In a literal sense this place marks the end of our road too. We have learned much about the DMZ. It is both monstrous and beautiful, a minefield and a wildlife refuge. It is the world’s most dangerous border where minor incidents can rapidly spiral out of control, but has largely preserved the peace for seven decades. It has also evolved from a buffer between two armies into something different. Should North Korea declare war today, it would not invade across the DMZ: it would use cyber warfare or even nuclear weapons. To infiltrate South Korea it does not smuggle agents across the DMZ but sends them via China. In a very real sense the DMZ has itself become a relic like the many tanks traps, minefields and war memorials we have passed.
Back in Seoul, I have breakfast with Tae Yong-ho, who defected when he was deputy head of North Korea’s London embassy in 2016, now advises President Yoon on reunification, and is followed everywhere by several bodyguards.
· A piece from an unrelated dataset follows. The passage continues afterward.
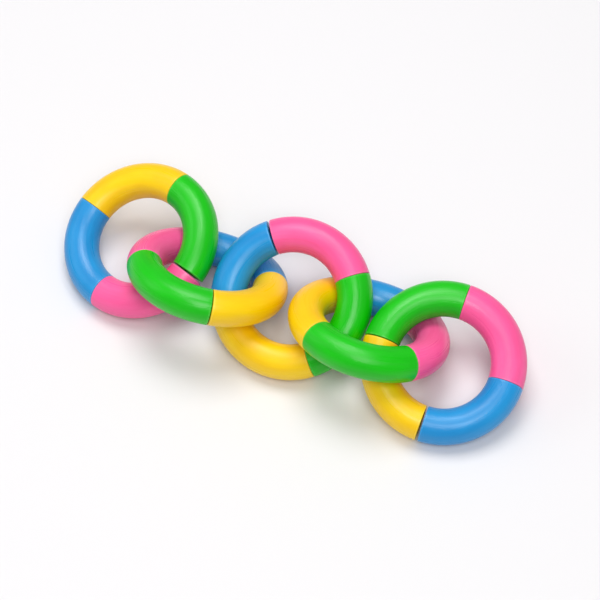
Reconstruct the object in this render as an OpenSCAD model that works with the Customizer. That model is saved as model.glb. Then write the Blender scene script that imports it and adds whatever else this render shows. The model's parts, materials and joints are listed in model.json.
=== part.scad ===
// Chain of five linked rings, each made of four quarter bends that plug together and swivel.
// Every bend is one moulding: a round bar bent through a quarter turn, with a blind socket
// in its first end face and a split snap plug on its second.
// The chain lies slack on a flat surface at z = 0.

/* [Bend] */
// Diameter of the round bar that each bend is made of
bar_d = 12; // [11:0.5:12]
// Radius of the bend, from the middle of the ring to the middle of the bar
bend_r = 21.5; // [21.5:0.5:22]

/* [Snap plug and socket] */
// Diameter of the plug's shank
plug_d = 7.4; // [7:0.1:7.6]
// How far the plug stands out of its end face
plug_len = 6; // [5.5:0.1:6.5]
// Diameter of the bead round the plug
bead_d = 8; // [7.9:0.1:8.2]
// Diameter of the hole down the middle of the plug
core_d = 3.6; // [3:0.2:4]
// Width of the two slots that split the plug into four prongs
slot_w = 1; // [0.8:0.1:1.2]
// Running clearance all round the plug, on the radius
fit_gap = 0.05; // [0.03:0.01:0.08]
// Depth of the socket
socket_depth = 7; // [6.8:0.1:7.5]

/* [Gaps between end faces] */
// Gap at a joint that is pushed home
snug_gap = 0.1; // [0.1:0.05:0.2]
// Gap at a joint that stands slightly apart
slack_gap = 0.3; // [0.2:0.05:0.4]
// Gap at the joint where a ring opens
open_gap = 0.7; // [0.6:0.05:0.8]

/* [Hidden] */
COLOURS = ["yellow", "blue", "pink", "green"];
PAINT = ["#f5c518", "#3f9bdc", "#fb6ba3", "#36c72b"];

// One row for each ring as it lies in the chain, from the left end to the right end:
// place along and across the chain, lean to the front, dip to the right,
// whether it lies face down, and the turn that brings its yellow bend round.
RINGS = [
    [-56.0, 0.5, 21.5, -9, false, 73],
    [-28.0, -4.5, -30.5, 0.5, false, 296],
    [1.0, 0.0, 28.5, 2, true, 50],
    [29.5, 0.0, -29, 1.5, true, 123],
    [56.5, 0.0, 20, 8.5, false, 187],
];

// The four joints of a ring, numbered by the bend before them in the order of COLOURS.
YELLOW_BLUE = 0;
BLUE_PINK = 1;
PINK_GREEN = 2;
GREEN_YELLOW = 3;

// The joint where each ring opens, and the joint of a ring that stands slightly apart.
OPENS_AT = [PINK_GREEN, BLUE_PINK, BLUE_PINK, BLUE_PINK, YELLOW_BLUE];
SLACK_AT = [undef, GREEN_YELLOW, undef, undef, GREEN_YELLOW];

BENDS = len(COLOURS);
QUARTER = 360 / BENDS;

$fn = 96;
bar_r = bar_d / 2;
plug_r = plug_d / 2;
bead_r = bead_d / 2;
socket_r = plug_r + fit_gap;
bead_from = 3.4;
bead_to = 4.8;
bead_flank = bead_r - plug_r;
bead_play = 0.35;
tip_bevel = 0.5;
plug_root = 1.5;
core_from = -0.5;
slot_from = 1;
seat_depth = 1;
CUT = 1;

// Unit normal of a ring that leans and dips.
function ring_normal(ring) =
    let (lean = ring[2], dip = ring[3]) [cos(lean) * sin(dip), -sin(lean), cos(lean) * cos(dip)];

// How far a ring reaches from its middle along axis 0, 1 or 2.
function ring_reach(ring, axis) = bend_r * sqrt(1 - pow(ring_normal(ring)[axis], 2)) + bar_r;

// Each ring rests with its lowest edge on the surface, so its height follows from its lean.
function ring_height(ring) = ring_reach(ring, 2);

function lowest(axis) = min([for (ring = RINGS) ring[axis] - ring_reach(ring, axis)]);
function highest(axis) = max([for (ring = RINGS) ring[axis] + ring_reach(ring, axis)]);
function middle(axis) = (lowest(axis) + highest(axis)) / 2;

// Gap between a ring's bend number i and the next one.
function gap_after(ring_no, i) =
    i == OPENS_AT[ring_no] ? open_gap : i == SLACK_AT[ring_no] ? slack_gap : snug_gap;

// The part of a turn that a length takes up along the middle of the bar.
function turn_of(length) = length / bend_r * 180 / PI;

// Carries a shape drawn along +Z at the origin to a joint of the ring, pointing along the bar.
module at_joint(angle) {
    rotate([0, 0, angle])
        translate([bend_r, 0, 0])
            rotate([-90, 0, 0])
                children();
}

// A length of the ring between two angles, solid and round.
module arc(from, to, radius) {
    rotate([0, 0, from])
        rotate_extrude(angle = to - from)
            translate([bend_r, 0])
                circle(r = radius);
}

// Snap plug: a shank with a bead and a bevelled tip, split crosswise into four prongs.
module plug() {
    difference() {
        rotate_extrude()
            polygon([
                [0, -plug_root], [plug_r, -plug_root],
                [plug_r, bead_from], [bead_r, bead_from + bead_flank],
                [bead_r, bead_to - bead_flank], [plug_r, bead_to],
                [plug_r, plug_len - tip_bevel], [plug_r - tip_bevel, plug_len], [0, plug_len],
            ]);
        translate([0, 0, core_from])
            cylinder(h = plug_len - core_from + CUT, d = core_d);
        for (turn = [45, 135])
            rotate([0, 0, turn])
                translate([-bar_r, -slot_w / 2, slot_from])
                    cube([bar_d, slot_w, plug_len]);
    }
}

// Socket: a straight bore with a groove inside that the bead snaps into.
module socket() {
    translate([0, 0, -CUT])
        cylinder(h = socket_depth + CUT, r = socket_r);
    groove_r = bead_r + fit_gap;
    groove_flank = groove_r - socket_r;
    rotate_extrude()
        polygon([
            [0, bead_from - bead_play], [socket_r, bead_from - bead_play],
            [groove_r, bead_from - bead_play + groove_flank],
            [groove_r, bead_to + bead_play - groove_flank],
            [socket_r, bead_to + bead_play], [0, bead_to + bead_play],
        ]);
}

// One quarter bend, from angle 0 to a quarter turn, less half a gap at each end.
// Where the ring opens, the plug is left off and only a shallow seat is cut in its place,
// so that the bend can swing clear of the one it faces.
module bend(gap_before, gap_behind, plugged) {
    start = turn_of(gap_before / 2);
    end = QUARTER - turn_of(gap_behind / 2);
    difference() {
        union() {
            arc(start, end, bar_r);
            if (plugged)
                at_joint(QUARTER)
                    translate([0, 0, -gap_behind / 2])
                        plug();
        }
        at_joint(0)
            translate([0, 0, gap_before / 2])
                socket();
        if (!plugged)
            at_joint(QUARTER)
                translate([0, 0, -gap_behind / 2 - seat_depth])
                    cylinder(h = seat_depth + CUT, r = socket_r);
    }
}

// Carries a ring drawn flat at the origin to its place in the chain.
module place_ring(ring) {
    translate([ring[0] - middle(0), ring[1] - middle(1), ring_height(ring)])
        rotate([0, ring[3], 0])
            rotate([ring[2], 0, 0])
                rotate([ring[4] ? 180 : 0, 0, 0])
                    rotate([0, 0, ring[5]])
                        children();
}

// One bend of one ring, where it lies in the chain.
module ring_bend(ring_no, i) {
    color(PAINT[i])
        place_ring(RINGS[ring_no])
            rotate([0, 0, i * QUARTER])
                bend(
                    gap_after(ring_no, (i + BENDS - 1) % BENDS),
                    gap_after(ring_no, i),
                    i != OPENS_AT[ring_no]
                );
}

for (ring_no = [0:len(RINGS) - 1])
    for (i = [0:BENDS - 1])
        ring_bend(ring_no, i);
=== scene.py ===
"""A slack chain of linked toy rings lying on a pale table.

Each ring is closed from four quarter-circle bends of round bar that snap together and swivel. The
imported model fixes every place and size. This script works each ring's circle out from its swivel
joints, measures each bend, and rebuilds it as a fine moulding with rounded rims, a grooved socket
and a split snap plug, in semi-gloss plastic.
"""

import json
import logging
import math
from collections.abc import Sequence
from dataclasses import dataclass
from enum import Enum

import bmesh
import bpy
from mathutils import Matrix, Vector

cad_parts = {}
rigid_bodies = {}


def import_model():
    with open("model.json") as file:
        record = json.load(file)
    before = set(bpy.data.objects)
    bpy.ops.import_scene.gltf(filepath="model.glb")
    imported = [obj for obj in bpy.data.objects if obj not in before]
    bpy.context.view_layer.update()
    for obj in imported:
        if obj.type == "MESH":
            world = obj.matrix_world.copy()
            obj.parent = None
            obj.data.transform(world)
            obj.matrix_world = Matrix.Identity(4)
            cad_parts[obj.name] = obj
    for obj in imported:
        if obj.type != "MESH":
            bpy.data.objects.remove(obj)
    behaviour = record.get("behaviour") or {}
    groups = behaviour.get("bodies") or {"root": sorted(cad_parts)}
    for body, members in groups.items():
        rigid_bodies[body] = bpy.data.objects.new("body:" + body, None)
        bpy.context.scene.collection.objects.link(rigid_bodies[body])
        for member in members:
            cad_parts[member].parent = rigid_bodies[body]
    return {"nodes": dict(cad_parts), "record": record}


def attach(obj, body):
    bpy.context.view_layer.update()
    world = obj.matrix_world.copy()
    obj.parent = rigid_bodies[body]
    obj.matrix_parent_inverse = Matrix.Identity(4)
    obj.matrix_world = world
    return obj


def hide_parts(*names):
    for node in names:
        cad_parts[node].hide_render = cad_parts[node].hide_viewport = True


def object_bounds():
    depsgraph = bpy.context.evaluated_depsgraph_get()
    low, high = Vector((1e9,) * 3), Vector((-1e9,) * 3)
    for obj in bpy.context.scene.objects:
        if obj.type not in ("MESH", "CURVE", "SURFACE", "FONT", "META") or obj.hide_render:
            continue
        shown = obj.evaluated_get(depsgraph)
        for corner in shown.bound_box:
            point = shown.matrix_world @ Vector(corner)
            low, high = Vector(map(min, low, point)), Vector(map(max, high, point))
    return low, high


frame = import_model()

CAD_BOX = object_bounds()
LOG = logging.getLogger("ring_chain")
MM = 0.001
QUARTER = math.pi / 2
RGB = tuple[float, float, float]

# A packed point this share of the bar's radius from its middle lies on the bar's outside.
SKIN_SHARE = 0.99
# A bend that reaches further than this past its end face has its plug.
PLUG_SIGN = 2.0 * MM
# How far the surface pattern moves on from one bend to the next, in its own millimetres.
PATTERN_STEP = 100.0
# Faces that meet at a sharper angle than this keep a hard edge.
HARD_EDGE = math.radians(35)


class Colour(Enum):
    """The four bend colours, in the order they follow each other round every ring."""

    YELLOW = 0
    BLUE = 1
    PINK = 2
    GREEN = 3

    @property
    def word(self) -> str:
        """The colour's plain name."""
        return self.name.lower()

    def after(self) -> "Colour":
        """The colour whose socket this bend plugs into."""
        return Colour((self.value + 1) % len(Colour))


def linear(colour: RGB) -> tuple[float, float, float, float]:
    """Turns a screen colour into the linear colour that shaders use.

    Args:
        colour: Red, green and blue as they look on a screen, from 0 to 1.

    Returns:
        Linear red, green and blue, with alpha 1.
    """
    made = [c / 12.92 if c <= 0.04045 else ((c + 0.055) / 1.055) ** 2.4 for c in colour]
    return (made[0], made[1], made[2], 1.0)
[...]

He explains how memory sticks loaded with K-pop and South Korean movies are flooding into North Korea from China – inciting the young, undermining the regime’s propaganda and eroding support for Kim Jong-un. No mines and razor-wire fencing can stop that digital revolution, he argues: ‘There’s no way for Kim Jong-un to win this cultural war.’ His pernicious regime would be toppled, and the peninsula reunited, ‘within 20 years’.